The Thebaid is a 1st-century epic by Statius detailing the fated war between Oedipus' son-brothers for the throne of Thebes.

Modeled on The Aeneid, The Thebaid repeats and expands upon a classic sequence of stories from Classical Mythology in twelve books of verse. The first six books see the exiled Polynices arrive in Argos as the gods of Olympus and Styx move him to wage war against his brother, King Eteocles. The latter six cover the war itself as Polynices and the rest of the seven against Thebes reckon with their cruel fates.

As the title suggests, the history of Thebes is of great importance to the work and there are frequent references to the events that shaped the city. The wanderings of Cadmus, the birth of Bacchus, the blasphemy of Tantalus, the death of Niobe, and especially the tragedy of Oedipus all shape how the gods regard the war, but outside of the distant past, Argos is the city that gets the most focus. The protagonist is a leader of said city and the other six (Amphiaraus, Tydeus, Parthenopeus, Hippomedon, Capaneus, and King Adrastus) all feature prominently in multiple episodes.
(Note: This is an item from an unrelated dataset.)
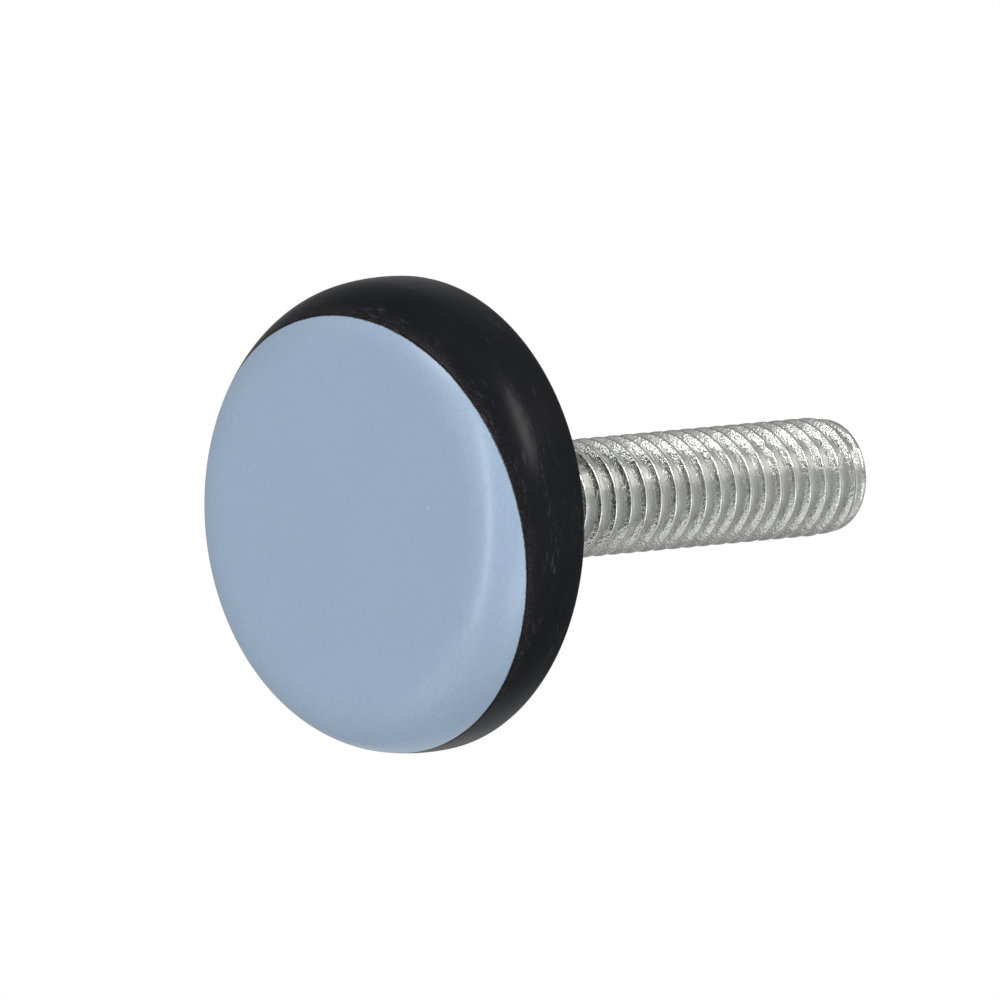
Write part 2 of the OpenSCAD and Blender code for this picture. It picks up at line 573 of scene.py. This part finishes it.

In terms of Thebes, only Polynices' family and Creon have major appearances in multiple books.

Statius would go on to attempt another epic in the style of The Thebaid with his Achilleid, but his death left only a sample of The Achilleid completed. It would be left to readers like Dante Alighieri and Geoffrey Chaucer to truly succeed his work with their own masterworks that bear his influence.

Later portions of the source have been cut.